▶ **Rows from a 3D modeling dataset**
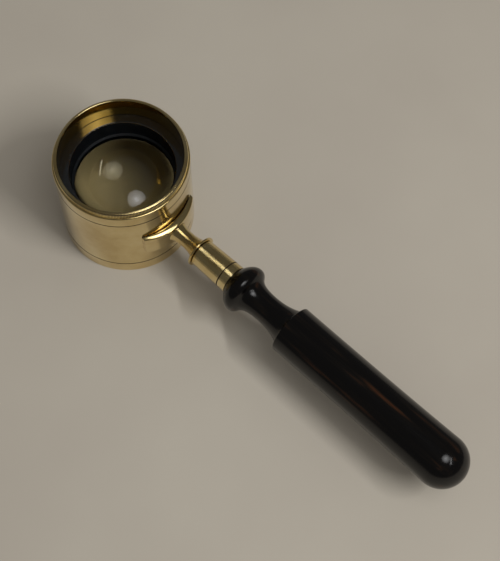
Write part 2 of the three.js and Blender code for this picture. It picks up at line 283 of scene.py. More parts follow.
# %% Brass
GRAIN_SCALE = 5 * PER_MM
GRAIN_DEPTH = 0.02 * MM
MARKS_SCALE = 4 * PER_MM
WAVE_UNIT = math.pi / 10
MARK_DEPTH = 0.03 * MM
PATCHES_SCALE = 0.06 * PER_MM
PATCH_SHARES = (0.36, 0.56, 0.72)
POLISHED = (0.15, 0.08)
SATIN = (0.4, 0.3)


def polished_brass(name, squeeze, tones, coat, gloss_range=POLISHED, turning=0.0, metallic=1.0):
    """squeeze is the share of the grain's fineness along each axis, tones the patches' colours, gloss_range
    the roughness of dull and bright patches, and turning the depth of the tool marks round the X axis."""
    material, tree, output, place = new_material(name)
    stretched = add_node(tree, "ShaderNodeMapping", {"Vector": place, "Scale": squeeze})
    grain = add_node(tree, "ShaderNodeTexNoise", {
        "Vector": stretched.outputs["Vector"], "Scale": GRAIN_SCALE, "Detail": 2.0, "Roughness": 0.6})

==

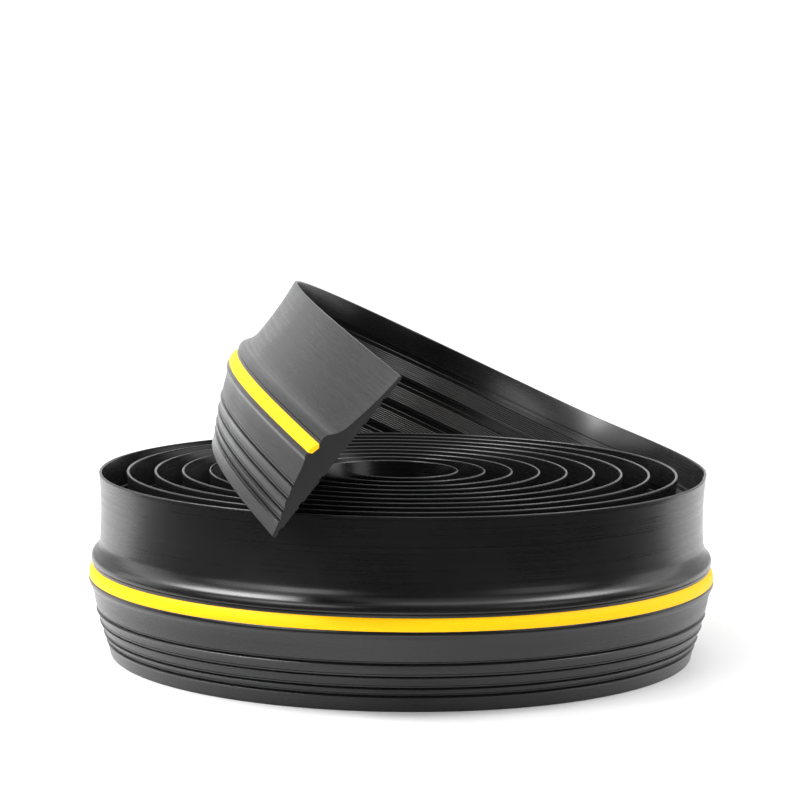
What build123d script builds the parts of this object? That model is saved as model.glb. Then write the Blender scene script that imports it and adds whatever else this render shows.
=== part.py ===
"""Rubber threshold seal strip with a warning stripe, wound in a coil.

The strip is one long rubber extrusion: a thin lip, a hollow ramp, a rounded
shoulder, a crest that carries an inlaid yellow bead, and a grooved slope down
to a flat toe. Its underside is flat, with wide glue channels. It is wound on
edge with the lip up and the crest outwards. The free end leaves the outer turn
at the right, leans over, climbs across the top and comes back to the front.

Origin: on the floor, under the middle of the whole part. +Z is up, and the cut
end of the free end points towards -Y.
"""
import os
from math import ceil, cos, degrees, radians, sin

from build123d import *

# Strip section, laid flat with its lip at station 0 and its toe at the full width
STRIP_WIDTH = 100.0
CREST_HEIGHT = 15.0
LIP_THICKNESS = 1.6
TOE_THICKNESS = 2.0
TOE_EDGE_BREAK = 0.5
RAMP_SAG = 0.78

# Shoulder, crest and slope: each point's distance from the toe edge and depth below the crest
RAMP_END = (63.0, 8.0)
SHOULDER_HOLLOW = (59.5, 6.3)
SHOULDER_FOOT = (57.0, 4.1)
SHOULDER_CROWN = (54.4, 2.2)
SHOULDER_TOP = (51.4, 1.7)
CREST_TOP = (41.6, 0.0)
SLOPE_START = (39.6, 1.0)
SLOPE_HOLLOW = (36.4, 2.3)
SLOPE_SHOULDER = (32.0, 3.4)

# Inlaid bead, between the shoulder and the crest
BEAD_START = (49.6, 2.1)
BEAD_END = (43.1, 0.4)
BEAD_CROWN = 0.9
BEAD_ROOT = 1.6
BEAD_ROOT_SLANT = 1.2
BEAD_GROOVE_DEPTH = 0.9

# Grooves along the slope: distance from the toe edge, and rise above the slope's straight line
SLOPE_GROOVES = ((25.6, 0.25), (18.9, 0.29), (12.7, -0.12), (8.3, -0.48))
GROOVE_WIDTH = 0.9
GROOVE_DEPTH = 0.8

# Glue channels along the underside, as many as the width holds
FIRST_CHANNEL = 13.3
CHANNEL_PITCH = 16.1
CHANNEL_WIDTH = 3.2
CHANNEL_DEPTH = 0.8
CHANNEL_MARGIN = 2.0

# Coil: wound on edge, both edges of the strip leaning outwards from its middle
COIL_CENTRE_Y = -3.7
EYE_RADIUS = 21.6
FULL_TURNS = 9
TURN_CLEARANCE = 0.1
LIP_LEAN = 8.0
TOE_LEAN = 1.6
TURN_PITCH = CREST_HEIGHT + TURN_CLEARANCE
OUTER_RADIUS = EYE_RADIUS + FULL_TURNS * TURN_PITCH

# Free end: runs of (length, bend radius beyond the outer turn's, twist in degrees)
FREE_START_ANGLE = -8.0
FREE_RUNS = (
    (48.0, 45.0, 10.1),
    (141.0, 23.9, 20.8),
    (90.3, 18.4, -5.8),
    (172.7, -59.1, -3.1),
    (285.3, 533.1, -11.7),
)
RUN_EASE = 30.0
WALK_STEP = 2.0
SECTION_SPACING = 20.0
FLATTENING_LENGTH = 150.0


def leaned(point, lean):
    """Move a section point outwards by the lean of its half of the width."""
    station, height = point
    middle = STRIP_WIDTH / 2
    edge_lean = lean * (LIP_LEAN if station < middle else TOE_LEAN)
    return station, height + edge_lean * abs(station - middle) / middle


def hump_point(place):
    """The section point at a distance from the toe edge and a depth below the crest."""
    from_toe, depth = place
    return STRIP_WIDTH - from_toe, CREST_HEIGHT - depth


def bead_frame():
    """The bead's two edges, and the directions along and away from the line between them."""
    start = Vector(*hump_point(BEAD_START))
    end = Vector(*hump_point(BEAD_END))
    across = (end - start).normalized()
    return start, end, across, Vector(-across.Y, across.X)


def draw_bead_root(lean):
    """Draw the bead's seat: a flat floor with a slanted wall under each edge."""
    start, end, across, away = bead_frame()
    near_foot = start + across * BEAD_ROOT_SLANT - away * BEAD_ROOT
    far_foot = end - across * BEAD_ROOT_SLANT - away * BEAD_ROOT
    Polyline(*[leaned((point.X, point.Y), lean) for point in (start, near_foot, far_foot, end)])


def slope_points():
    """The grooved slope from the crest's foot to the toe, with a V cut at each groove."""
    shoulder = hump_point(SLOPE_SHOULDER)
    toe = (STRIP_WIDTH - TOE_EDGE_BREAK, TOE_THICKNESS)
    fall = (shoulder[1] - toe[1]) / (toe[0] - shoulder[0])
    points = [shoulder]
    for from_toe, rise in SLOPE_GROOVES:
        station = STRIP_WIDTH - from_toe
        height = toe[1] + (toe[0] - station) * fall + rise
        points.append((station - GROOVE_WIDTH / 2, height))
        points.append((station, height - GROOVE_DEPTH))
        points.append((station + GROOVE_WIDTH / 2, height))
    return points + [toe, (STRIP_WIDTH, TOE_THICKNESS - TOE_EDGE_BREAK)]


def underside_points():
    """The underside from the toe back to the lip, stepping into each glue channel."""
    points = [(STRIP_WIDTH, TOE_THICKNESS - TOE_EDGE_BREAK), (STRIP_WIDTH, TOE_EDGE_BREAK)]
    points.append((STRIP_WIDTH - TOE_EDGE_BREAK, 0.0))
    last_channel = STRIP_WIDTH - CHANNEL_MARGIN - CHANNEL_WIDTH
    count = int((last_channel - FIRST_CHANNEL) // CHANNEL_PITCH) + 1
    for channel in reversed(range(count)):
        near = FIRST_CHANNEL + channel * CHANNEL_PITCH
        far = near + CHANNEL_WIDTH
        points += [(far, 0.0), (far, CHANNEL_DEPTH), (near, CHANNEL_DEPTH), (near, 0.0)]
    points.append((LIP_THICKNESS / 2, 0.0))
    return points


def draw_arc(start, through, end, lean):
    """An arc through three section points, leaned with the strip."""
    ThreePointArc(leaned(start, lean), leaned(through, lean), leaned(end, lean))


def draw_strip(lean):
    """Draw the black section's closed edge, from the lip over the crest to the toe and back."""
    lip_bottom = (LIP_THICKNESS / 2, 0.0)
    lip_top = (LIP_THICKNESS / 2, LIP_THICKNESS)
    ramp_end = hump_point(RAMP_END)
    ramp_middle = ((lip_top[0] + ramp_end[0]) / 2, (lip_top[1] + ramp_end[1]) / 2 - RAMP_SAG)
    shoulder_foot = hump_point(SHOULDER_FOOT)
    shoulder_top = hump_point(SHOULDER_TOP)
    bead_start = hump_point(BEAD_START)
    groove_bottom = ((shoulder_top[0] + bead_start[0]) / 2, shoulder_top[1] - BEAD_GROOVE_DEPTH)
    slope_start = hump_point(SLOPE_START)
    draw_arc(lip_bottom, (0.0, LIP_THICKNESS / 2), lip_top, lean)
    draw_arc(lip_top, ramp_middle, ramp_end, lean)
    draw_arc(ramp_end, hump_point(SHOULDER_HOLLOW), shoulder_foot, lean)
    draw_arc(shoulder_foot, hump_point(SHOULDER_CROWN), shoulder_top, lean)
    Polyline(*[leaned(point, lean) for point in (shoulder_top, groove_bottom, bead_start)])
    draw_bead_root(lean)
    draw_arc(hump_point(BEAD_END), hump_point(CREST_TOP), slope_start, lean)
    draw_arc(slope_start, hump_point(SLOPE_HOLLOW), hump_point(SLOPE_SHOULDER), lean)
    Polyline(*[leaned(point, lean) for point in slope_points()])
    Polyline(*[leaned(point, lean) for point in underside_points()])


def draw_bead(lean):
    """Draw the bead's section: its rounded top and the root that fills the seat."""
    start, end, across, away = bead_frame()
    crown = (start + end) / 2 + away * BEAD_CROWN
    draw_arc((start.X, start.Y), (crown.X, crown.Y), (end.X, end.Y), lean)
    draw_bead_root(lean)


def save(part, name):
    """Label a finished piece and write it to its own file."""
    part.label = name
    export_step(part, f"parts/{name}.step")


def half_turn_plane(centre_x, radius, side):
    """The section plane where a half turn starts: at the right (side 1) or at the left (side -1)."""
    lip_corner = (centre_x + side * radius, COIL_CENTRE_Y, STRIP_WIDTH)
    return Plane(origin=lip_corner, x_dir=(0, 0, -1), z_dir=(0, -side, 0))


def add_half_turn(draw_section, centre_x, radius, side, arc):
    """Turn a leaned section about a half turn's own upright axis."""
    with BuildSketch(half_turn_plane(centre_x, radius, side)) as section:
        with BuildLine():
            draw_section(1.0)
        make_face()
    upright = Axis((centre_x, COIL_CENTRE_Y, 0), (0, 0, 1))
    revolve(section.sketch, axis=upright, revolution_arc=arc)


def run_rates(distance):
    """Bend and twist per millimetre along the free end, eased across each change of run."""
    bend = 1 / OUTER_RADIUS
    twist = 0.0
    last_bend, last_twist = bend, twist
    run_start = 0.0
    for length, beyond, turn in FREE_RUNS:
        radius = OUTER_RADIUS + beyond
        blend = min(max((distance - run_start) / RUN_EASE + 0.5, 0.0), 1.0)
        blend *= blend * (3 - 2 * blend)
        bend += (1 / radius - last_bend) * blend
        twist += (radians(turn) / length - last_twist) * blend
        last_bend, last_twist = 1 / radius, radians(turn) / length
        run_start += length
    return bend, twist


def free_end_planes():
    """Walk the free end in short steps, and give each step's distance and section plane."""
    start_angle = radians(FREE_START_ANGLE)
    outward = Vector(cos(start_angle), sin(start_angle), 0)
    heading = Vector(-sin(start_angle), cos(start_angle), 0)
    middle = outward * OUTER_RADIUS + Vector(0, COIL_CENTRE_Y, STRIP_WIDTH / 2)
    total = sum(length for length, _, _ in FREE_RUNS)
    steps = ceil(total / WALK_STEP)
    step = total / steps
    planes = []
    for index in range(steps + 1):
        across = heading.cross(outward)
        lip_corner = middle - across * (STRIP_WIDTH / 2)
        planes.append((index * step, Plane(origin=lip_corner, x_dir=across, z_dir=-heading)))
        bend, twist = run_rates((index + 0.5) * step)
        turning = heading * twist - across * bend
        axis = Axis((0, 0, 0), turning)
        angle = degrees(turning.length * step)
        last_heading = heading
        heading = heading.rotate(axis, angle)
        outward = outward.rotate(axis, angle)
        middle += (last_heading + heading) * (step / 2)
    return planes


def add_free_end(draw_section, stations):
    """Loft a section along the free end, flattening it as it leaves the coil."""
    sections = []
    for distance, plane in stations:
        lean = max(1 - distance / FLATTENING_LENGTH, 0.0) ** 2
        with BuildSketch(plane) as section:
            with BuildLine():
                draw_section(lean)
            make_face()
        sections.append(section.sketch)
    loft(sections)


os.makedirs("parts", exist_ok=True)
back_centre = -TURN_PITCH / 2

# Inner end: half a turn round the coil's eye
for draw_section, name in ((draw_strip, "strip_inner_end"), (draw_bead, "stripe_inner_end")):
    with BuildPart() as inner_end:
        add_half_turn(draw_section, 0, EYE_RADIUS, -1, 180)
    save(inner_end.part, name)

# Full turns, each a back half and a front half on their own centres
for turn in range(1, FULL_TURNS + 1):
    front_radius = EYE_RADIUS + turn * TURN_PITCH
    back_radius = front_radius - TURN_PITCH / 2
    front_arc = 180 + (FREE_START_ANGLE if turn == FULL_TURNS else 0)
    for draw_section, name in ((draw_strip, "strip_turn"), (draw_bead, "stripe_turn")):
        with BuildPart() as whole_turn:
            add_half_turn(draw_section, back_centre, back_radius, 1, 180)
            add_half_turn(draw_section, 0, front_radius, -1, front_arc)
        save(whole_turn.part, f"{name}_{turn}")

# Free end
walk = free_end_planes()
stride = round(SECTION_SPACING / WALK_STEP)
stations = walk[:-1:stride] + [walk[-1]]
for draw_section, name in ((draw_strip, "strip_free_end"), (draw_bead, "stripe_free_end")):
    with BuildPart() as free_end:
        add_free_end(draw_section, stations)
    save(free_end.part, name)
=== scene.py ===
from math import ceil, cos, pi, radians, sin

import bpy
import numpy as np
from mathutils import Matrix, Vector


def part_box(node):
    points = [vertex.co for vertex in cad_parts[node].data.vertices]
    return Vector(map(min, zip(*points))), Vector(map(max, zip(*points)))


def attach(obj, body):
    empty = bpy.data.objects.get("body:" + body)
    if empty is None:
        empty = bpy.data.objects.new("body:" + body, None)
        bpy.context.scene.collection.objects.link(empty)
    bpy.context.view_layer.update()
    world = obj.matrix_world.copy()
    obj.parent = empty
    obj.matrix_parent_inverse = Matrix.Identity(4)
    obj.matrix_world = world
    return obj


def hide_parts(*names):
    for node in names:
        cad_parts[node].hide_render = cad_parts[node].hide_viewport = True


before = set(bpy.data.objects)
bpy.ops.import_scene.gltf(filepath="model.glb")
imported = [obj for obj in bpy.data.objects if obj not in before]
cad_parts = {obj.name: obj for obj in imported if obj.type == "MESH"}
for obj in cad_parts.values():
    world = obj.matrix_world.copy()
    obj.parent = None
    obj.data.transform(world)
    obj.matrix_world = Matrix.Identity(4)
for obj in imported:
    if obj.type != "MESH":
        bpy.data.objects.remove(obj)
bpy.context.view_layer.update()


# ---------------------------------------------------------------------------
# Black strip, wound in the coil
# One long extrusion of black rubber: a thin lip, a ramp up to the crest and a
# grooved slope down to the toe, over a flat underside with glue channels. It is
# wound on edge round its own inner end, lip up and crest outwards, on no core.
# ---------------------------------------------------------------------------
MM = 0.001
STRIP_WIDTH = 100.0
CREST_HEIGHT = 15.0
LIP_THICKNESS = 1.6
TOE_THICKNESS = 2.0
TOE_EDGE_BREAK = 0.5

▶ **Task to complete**
Everything from the line with "# Inner end: half a turn round the coil's eye" through the line with "cad_parts[node].hide_render = cad_parts[node].hide_viewport", both ends included, should be repeated exactly; nothing else should appear.

▶ **Worked answer**
# Inner end: half a turn round the coil's eye
for draw_section, name in ((draw_strip, "strip_inner_end"), (draw_bead, "stripe_inner_end")):
    with BuildPart() as inner_end:
        add_half_turn(draw_section, 0, EYE_RADIUS, -1, 180)
    save(inner_end.part, name)

# Full turns, each a back half and a front half on their own centres
for turn in range(1, FULL_TURNS + 1):
    front_radius = EYE_RADIUS + turn * TURN_PITCH
    back_radius = front_radius - TURN_PITCH / 2
    front_arc = 180 + (FREE_START_ANGLE if turn == FULL_TURNS else 0)
    for draw_section, name in ((draw_strip, "strip_turn"), (draw_bead, "stripe_turn")):
        with BuildPart() as whole_turn:
            add_half_turn(draw_section, back_centre, back_radius, 1, 180)
            add_half_turn(draw_section, 0, front_radius, -1, front_arc)
        save(whole_turn.part, f"{name}_{turn}")

# Free end
walk = free_end_planes()
stride = round(SECTION_SPACING / WALK_STEP)
stations = walk[:-1:stride] + [walk[-1]]
for draw_section, name in ((draw_strip, "strip_free_end"), (draw_bead, "stripe_free_end")):
    with BuildPart() as free_end:
        add_free_end(draw_section, stations)
    save(free_end.part, name)
=== scene.py ===
from math import ceil, cos, pi, radians, sin

import bpy
import numpy as np
from mathutils import Matrix, Vector


def part_box(node):
    points = [vertex.co for vertex in cad_parts[node].data.vertices]
    return Vector(map(min, zip(*points))), Vector(map(max, zip(*points)))


def attach(obj, body):
    empty = bpy.data.objects.get("body:" + body)
    if empty is None:
        empty = bpy.data.objects.new("body:" + body, None)
        bpy.context.scene.collection.objects.link(empty)
    bpy.context.view_layer.update()
    world = obj.matrix_world.copy()
    obj.parent = empty
    obj.matrix_parent_inverse = Matrix.Identity(4)
    obj.matrix_world = world
    return obj


def hide_parts(*names):
    for node in names:
        cad_parts[node].hide_render = cad_parts[node].hide_viewport = True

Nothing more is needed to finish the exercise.